* [SOURCE MATERIAL]

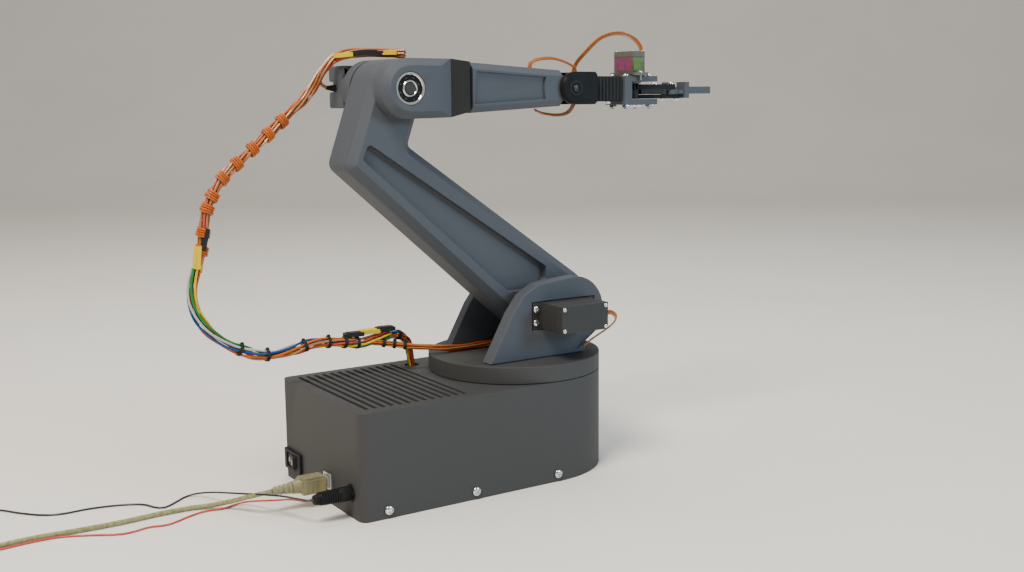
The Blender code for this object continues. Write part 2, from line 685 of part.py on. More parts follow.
def servo_cradle():
    """The box that covers the elbow servo's body, open at its back and slotted for the cable."""
    cradle = box("elbow_servo_cradle", (-119.5, 31.7, 266.5), (-65.5, 55.5, 296.0))
    inside = box("cradle_inside", (ELBOW[0] - 10.6, 30.0, ELBOW[1] - 10.2),
                 (ELBOW[0] + 30.9, 57.0, ELBOW[1] + 10.2))
    slot = box("cradle_slot", (-121.0, 49.0, 278.0), (-112.0, 57.0, 285.0))
    return cut(cradle, inside, slot)


def upper_arm_parts():
    elbow_fork()
    ring("elbow_bearing_outer", ELBOW, "Y", FORK_NEAR_Y[0] + 0.3, FORK_NEAR_Y[0] + 7.0, BEARING[0] / 2, 8.9)
    servo("elbow_servo", BIG_SERVO, placed((ELBOW[0], 58.3, ELBOW[1]), (0, -1, 0), (1, 0, 0)))
    servo_cradle()
    servo("roll_servo", dict(SMALL_SERVO, ear=0.0),
          placed((-76.2, ARM_MID_Y, ROLL_Z), (1, 0, 0), (0, 0, -1)))


# Forearm

def forearm_block():
    """A tapered box: its front face is smaller than its rear one."""
    rear, front = FOREARM_X
    shell = box("forearm_shell", (rear, -20.0, 262.5), (front, 13.0, 297.5), "slate_print")
    front_face = ((-14.5, 7.5), (266.5, 292.5))
    for vert in shell.data.vertices:
        if vert.co.x > 0:
            vert.co.y = front_face[0][vert.co.y > ARM_MID_Y * MM] * MM
            vert.co.z = front_face[1][vert.co.z > ROLL_Z * MM] * MM
    work = bmesh.new()
    work.from_mesh(shell.data)
    edges = [edge for edge in work.edges if abs(edge.verts[0].co.x - edge.verts[1].co.x) > 0.01]
    bmesh.ops.bevel(work, geom=edges, offset=4.5 * MM, segments=1, affect="EDGES")
    work.to_mesh(shell.data)
    work.free()
    return shell


def forearm_shell():
    """The tapered shell, its tongue round the pitch servo, and the hollow that opens on the far side."""
    shell = forearm_block()
    x, z = PITCH
    tongue_side = [(x - 14, z - 9)] + arc((x - 2.0, z), 9.0, -90, 90, 12) + [(x - 14, z + 9)]
    join(shell, prism("tongue", [tongue_side], "Y", -14.2, 3.9, "slate_print"))
    case = box("pitch_case_opening", (x - 17.2, -12.0, z - 6.4), (x + 6.6, 20.0, z + 6.4))
    ears = box("pitch_ear_opening", (x - 22.4, 4.0, z - 6.4), (x + 12.0, 20.0, z + 6.4))
    hollow = box("forearm_hollow", (-41.0, -11.0, 270.0), (x - 22.5, 20.0, 289.0))
    return cut(shell, hollow, ears, case)


def forearm_parts():
    forearm_shell()
    ring("roll_horn", (ARM_MID_Y, ROLL_Z), "X", -51.3, FOREARM_X[0] - GAP, 8.0, 2.6)
    x, z = PITCH
    servo("wrist_servo", SMALL_SERVO, placed((x, -11.7, z), (0, 1, 0), (-1, 0, 0)))


# Wrist fork, gripper body and gripper servo

def wrist_fork():
    x, z = PITCH
    web = x + 13.2
    near_out, near_in = WRIST_NEAR_Y
    far_in, far_out = WRIST_FAR_Y
    plan = [(x - 13, near_out), (WRIST_END_X, near_out), (WRIST_END_X, far_out), (x - 13, far_out),
            (x - 13, far_in), (web, far_in), (web, near_in), (x - 13, near_in)]
    side = arc((x, z), 12.0, 270, 90, 14) + [(WRIST_END_X - 2, z + 12), (WRIST_END_X, z + 10),
                                            (WRIST_END_X, z - 10), (WRIST_END_X - 2, z - 12)]
    fork = prism("wrist_fork", [plan], "Z", z - 14, z + 14, "black_print")
    boolean(fork, prism("wrist_side", [side], "Y", -30, 30, "black_print"), "INTERSECT")
    horn = rod("wrist_spline_hole", PITCH, "Y", far_in - 1, far_out + 1, 2.7, steps=20)
    screw = rod("wrist_screw_hole", PITCH, "Y", near_out - 1, near_in + 1, 1.9, steps=16)
    return cut(fork, horn, screw)


def wrist_pivot_screw():
    screw = rod("wrist_pivot_screw", PITCH, "Y", -20.6, -19.3, 3.6, steps=20)
    return join(screw, rod("wrist_pivot_shank", PITCH, "Y", -19.8, -14.6, 1.5, steps=12))


def gripper_base():
    """A C-shaped bracket: rear wall, top plate and bottom plate, open to the sides and the front."""
    rear, front = GRIPPER_X
    side = [(rear, 266.8), (front, 266.8), (front, 271.0), (100.2, 271.0), (100.2, 284.3), (front, 284.3),
            (front, 288.5), (rear, 288.5)]
    base = prism("gripper_base", [side], "Y", *GRIPPER_Y, "slate_print")
    y = ARM_MID_Y - GEAR_PITCH_R
    case = box("gripper_case_opening", (GEAR_AXIS_X - 6.4, y - 6.3, 283.0),
               (GEAR_AXIS_X + 6.4, y + 17.1, 290.0))
    return cut(base, case)


def wrist_parts():
    wrist_fork()
    wrist_pivot_screw()
    box("gripper_neck", (NECK_X[0], ARM_MID_Y - 10.0, 269.5), (NECK_X[1], ARM_MID_Y + 10.0, 288.3))
    gripper_base()
    servo("gripper_servo", SMALL_SERVO,
          placed((GEAR_AXIS_X, ARM_MID_Y - GEAR_PITCH_R, 288.8 + SMALL_SERVO["flange"][1]), (0, 0, -1), (0, 1, 0)))


# Gripper linkage: each side has a geared arm, a parallel link and a jaw

def gear_points(centre, start):
    """Trapezoid teeth about the pitch circle; start is the angle of the first tooth's middle."""
    points = []
    for tooth in range(GEAR_TEETH):
        middle = start + tooth * TURN / GEAR_TEETH
        for radius, offset in ((GEAR_PITCH_R - 1.0, -0.36), (GEAR_PITCH_R + 0.65, -0.13),
                               (GEAR_PITCH_R + 0.65, 0.13), (GEAR_PITCH_R - 1.0, 0.36)):
            angle = middle + offset * TURN / GEAR_TEETH
            points.append((centre[0] + radius * math.cos(angle), centre[1] + radius * math.sin(angle)))
    return points


def bar(start, end, radius):
    """A flat bar with round ends, seen from above."""
    heading = math.degrees(math.atan2(end[1] - start[1], end[0] - start[0]))
    near_end = arc(start, radius, heading + 90, heading + 270, 10)
    return near_end + arc(end, radius, heading - 90, heading + 90, 10)


def side_points(side):
    """Pivots of one side: arm pivot, arm end, link pivot and link end."""
    reach = Vector((math.cos(REST_ANGLE), side * math.sin(REST_ANGLE))) * LINK_LENGTH
    arm = Vector((GEAR_AXIS_X, ARM_MID_Y + side * GEAR_PITCH_R))
    link = Vector((LINK_AXIS[0], ARM_MID_Y + side * LINK_AXIS[1]))
    return arm, arm + reach, link, link + reach


def gear_arm(name, side, bore):
    arm, arm_end, _, _ = side_points(side)
    phase = math.pi / 2 * -side + (TURN / GEAR_TEETH / 2 if side > 0 else 0)
    body = prism(name, [gear_points(arm, phase)], "Z", 278.4, 282.3, "black_print")
    bar_start = arm + (arm_end - arm) * 0.14
    join(body, prism(name + "_bar", [bar(bar_start, arm_end, 3.2)], "Z", 278.3, 282.2, "black_print"))
    join(body, rod(name + "_pin", arm_end, "Z", 274.8, 279.0, 1.4, steps=12))
    if bore:
        cut(body, rod(name + "_bore", arm, "Z", 277.0, 283.5, 2.7, steps=20))
    else:
        join(body, rod(name + "_axle", arm, "Z", 271.3, 280.0, 2.2, steps=16))
    return body


def parallel_link(name, side):
    _, _, link, link_end = side_points(side)
    body = prism(name, [bar(link, link_end, 2.9)], "Z", 271.3, 274.3, "black_print")
    return join(body, rod(name + "_pin", link_end, "Z", 273.8, 277.8, 1.4, steps=12))


def jaw(name, side):
    """A plate on both pivots, a riser across the linkage's height, and the flat fingertip."""
    _, arm_end, _, link_end = side_points(side)
    face = ARM_MID_Y + side * JAW_GAP / 2
    outer = face + side * 10.0
    plate = bar(arm_end, link_end, 3.6)
    body = prism(name, [plate], "Z", 274.6, 278.0, "slate_print")
    low, high = sorted((face, outer))
    join(body, box(name + "_riser", (link_end.x + 3.9, low, 271.5), (link_end.x + 8.5, high, 284.0)))
    join(body, box(name + "_web", (link_end.x - 1.0, low + 1.0, 274.8), (link_end.x + 5.0, high - 1.0, 277.8)))
    low, high = sorted((face + side * 0.05, face + side * 3.2))
    join(body, box(name + "_tip", (link_end.x + 8.0, low, 274.8), (JAW_TIP_X, high, 280.4)))
    cut(body, rod(name + "_arm_hole", arm_end, "Z", 273.8, 278.8, 1.7, steps=16))
    return cut(body, rod(name + "_link_hole", link_end, "Z", 273.8, 278.8, 1.7, steps=16))


def gripper_parts():
    for word, side in (("near", -1), ("far", 1)):
        gear_arm(f"gear_arm_{word}", side, bore=side < 0)
        parallel_link(f"link_{word}", side)
        jaw(f"jaw_{word}", side)


# Wiring that crosses the joints

def harness_parts():
    lower = [(WIRE_HOLE[0], WIRE_HOLE[1], BASE_TOP + 1.6), (-63.0, 47.0, 81.0), (-67.0, 44.5, 92.0),
             (-76.0, 41.5, 99.5),
             (-90.0, 39.0, 100.5), (-110.0, 37.0, 97.5), (-130.0, 36.0, 100.5), (-147.0, 36.0, 101.5),
             (-163.0, 36.0, 98.5), (-181.0, 36.0, 97.2), (-196.0, 36.0, 101.3), (-212.0, 36.0, 110.0),
             (-225.0, 36.0, 122.5), (-231.5, 36.0, 137.0), (-232.0, 36.0, 150.0), (-228.0, 36.0, 163.0)]
    upper = [(-227.3, 36.0, 164.6), (-224.0, 36.0, 176.0), (-222.0, 36.0, 190.0), (-219.0, 36.0, 202.0),
             (-213.5, 36.0, 213.0), (-206.0, 36.0, 223.0), (-191.0, 36.0, 236.0), (-178.0, 36.5, 246.5),
             (-158.0, 38.0, 263.0), (-146.0, 39.0, 273.0), (-137.5, 39.0, 283.0), (-130.5, 38.5, 293.5),
             (-120.5, 36.0, 302.5), (-105.0, 30.0, 305.0), (-90.0, 22.0, 304.8), (-80.0, 13.0, 303.8)]
    tube("harness_lower", lower, 6.5, "orange_wire")
    tube("harness_upper", upper, 7.0, "orange_wire")
    gripper = [(114.5, -7.0, 306.0), (115.5, -6.5, 310.0), (111.0, -3.5, 317.0), (98.0, -1.0, 321.0),
               (85.0, 4.0, 317.5), (76.0, 11.5, 307.0), (71.0, 18.5, 297.0), (70.5, 20.5, 286.0), (72.0, 20.5, 275.0),
               (69.5, 19.0, 267.0), (60.0, 14.0, 261.0), (46.0, 8.0, 259.5), (29.5, 2.0, 261.0), (19.5, -2.0, 263.6)]
    tube("gripper_servo_cable", gripper, 2.4, "brown_wire")
    wrist = [(16.0, 0.0, 295.0), (17.5, 0.5, 298.0), (25.0, 2.0, 300.8), (38.5, 3.5, 301.8), (50.0, 4.0, 299.5),
             (57.5, 4.0, 296.5), (60.8, 4.0, 294.5), (61.2, 4.0, 292.3)]
    tube("wrist_cable", wrist, 2.4, "brown_wire")


base_parts()
plug_parts()
coil_parts()
waist_parts()
lower_arm_parts()
upper_arm_parts()
forearm_parts()
wrist_parts()
gripper_parts()
harness_parts()
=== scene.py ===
"""The look of a desktop robot arm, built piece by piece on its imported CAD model.

Lengths are millimetres unless a name says otherwise; meshes are written in metres, in the frame of the CAD:
origin on the waist axis at the underside of the base, +X the way the arm reaches, +Z up.
"""

import json
import math

import bmesh
import bpy
from mathutils import Matrix, Vector


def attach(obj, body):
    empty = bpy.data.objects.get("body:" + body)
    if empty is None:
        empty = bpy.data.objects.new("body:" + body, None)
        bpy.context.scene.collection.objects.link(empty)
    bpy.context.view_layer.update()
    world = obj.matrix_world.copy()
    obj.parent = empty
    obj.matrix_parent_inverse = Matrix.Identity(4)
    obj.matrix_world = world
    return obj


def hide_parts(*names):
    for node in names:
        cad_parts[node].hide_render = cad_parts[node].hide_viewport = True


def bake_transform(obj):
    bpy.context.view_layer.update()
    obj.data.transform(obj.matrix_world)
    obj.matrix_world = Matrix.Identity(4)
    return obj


MM = 0.001
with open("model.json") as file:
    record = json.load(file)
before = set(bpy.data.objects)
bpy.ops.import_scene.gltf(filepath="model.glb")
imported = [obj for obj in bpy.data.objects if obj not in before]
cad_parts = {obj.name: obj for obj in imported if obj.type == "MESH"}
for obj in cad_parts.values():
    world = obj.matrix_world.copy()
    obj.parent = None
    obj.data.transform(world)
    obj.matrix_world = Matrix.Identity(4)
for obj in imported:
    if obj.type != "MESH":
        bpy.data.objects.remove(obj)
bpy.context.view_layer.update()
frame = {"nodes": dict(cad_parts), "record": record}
BODY_OF = {node: body for body, nodes in frame["record"]["behaviour"]["bodies"].items() for node in nodes}
DIRECTION = {"X": Vector((1, 0, 0)), "Y": Vector((0, 1, 0)), "Z": Vector((0, 0, 1))}

# Places shared with the CAD
BASE_R = 64.25
SHOULDER = Vector((29.0, 0.0, 117.0))
ELBOW = Vector((-102.8, 0.0, 279.5))
PITCH = Vector((44.5, 0.0, 279.5))
ARM_MID_Y = -3.5
GEAR_AXIS_X = 106.7
GEAR_PITCH_R = 5.4
LINK_LENGTH = 34.0
REST_ANGLE = math.radians(8.0)
USB_Y, USB_Z = -11.7, 15.5
DC_Y, DC_Z = -48.0, 17.0


# Camera, light and floor

def camera():
    """A camera turned by yaw, pitch and roll, in degrees, from one that looks along +Y."""
    yaw, pitch, roll = (math.radians(value) for value in (-33.02, 8.92, -0.52))
    back = Vector((math.sin(yaw) * math.cos(pitch), -math.cos(yaw) * math.cos(pitch), math.sin(pitch)))
    right = Vector((math.cos(yaw), math.sin(yaw), 0))
    up = right.cross(-back)
    across = right * math.cos(roll) + up * math.sin(roll)
    upward = -right * math.sin(roll) + up * math.cos(roll)
    made = bpy.data.objects.new("camera", bpy.data.cameras.new("camera"))
    made.data.lens = 42.15
    made.data.sensor_width = 36.0
    made.matrix_world = Matrix((across, upward, back)).transposed().to_4x4()
    made.location = Vector((-483.5, -742.5, 272.8)) * MM
    bpy.context.scene.collection.objects.link(made)
    bpy.context.scene.camera = made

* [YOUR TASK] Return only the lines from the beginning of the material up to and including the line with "return shell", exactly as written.

* [RIGHT ANSWER]
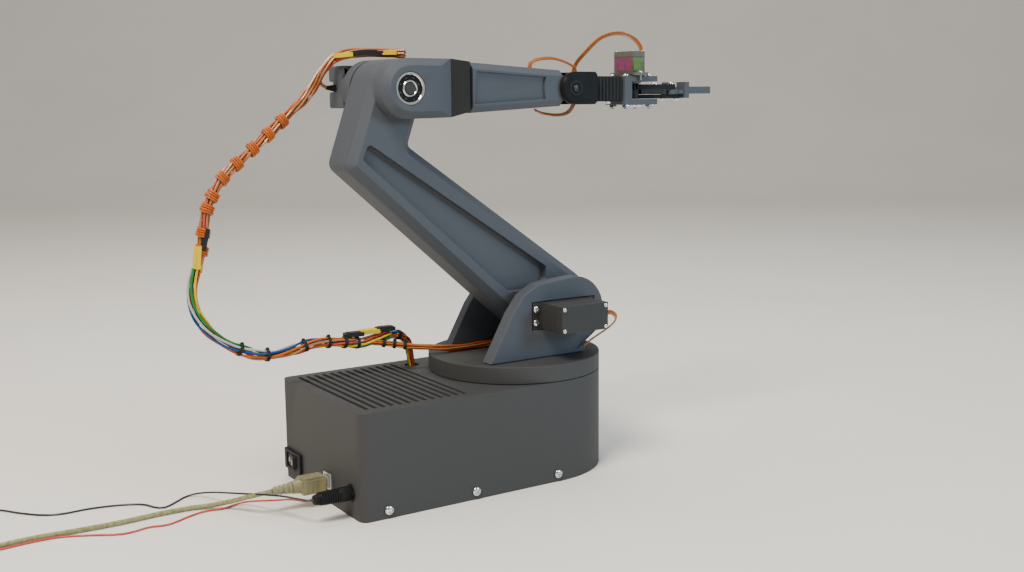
The Blender code for this object continues. Write part 2, from line 685 of part.py on. More parts follow.
def servo_cradle():
    """The box that covers the elbow servo's body, open at its back and slotted for the cable."""
    cradle = box("elbow_servo_cradle", (-119.5, 31.7, 266.5), (-65.5, 55.5, 296.0))
    inside = box("cradle_inside", (ELBOW[0] - 10.6, 30.0, ELBOW[1] - 10.2),
                 (ELBOW[0] + 30.9, 57.0, ELBOW[1] + 10.2))
    slot = box("cradle_slot", (-121.0, 49.0, 278.0), (-112.0, 57.0, 285.0))
    return cut(cradle, inside, slot)


def upper_arm_parts():
    elbow_fork()
    ring("elbow_bearing_outer", ELBOW, "Y", FORK_NEAR_Y[0] + 0.3, FORK_NEAR_Y[0] + 7.0, BEARING[0] / 2, 8.9)
    servo("elbow_servo", BIG_SERVO, placed((ELBOW[0], 58.3, ELBOW[1]), (0, -1, 0), (1, 0, 0)))
    servo_cradle()
    servo("roll_servo", dict(SMALL_SERVO, ear=0.0),
          placed((-76.2, ARM_MID_Y, ROLL_Z), (1, 0, 0), (0, 0, -1)))


# Forearm

def forearm_block():
    """A tapered box: its front face is smaller than its rear one."""
    rear, front = FOREARM_X
    shell = box("forearm_shell", (rear, -20.0, 262.5), (front, 13.0, 297.5), "slate_print")
    front_face = ((-14.5, 7.5), (266.5, 292.5))
    for vert in shell.data.vertices:
        if vert.co.x > 0:
            vert.co.y = front_face[0][vert.co.y > ARM_MID_Y * MM] * MM
            vert.co.z = front_face[1][vert.co.z > ROLL_Z * MM] * MM
    work = bmesh.new()
    work.from_mesh(shell.data)
    edges = [edge for edge in work.edges if abs(edge.verts[0].co.x - edge.verts[1].co.x) > 0.01]
    bmesh.ops.bevel(work, geom=edges, offset=4.5 * MM, segments=1, affect="EDGES")
    work.to_mesh(shell.data)
    work.free()
    return shell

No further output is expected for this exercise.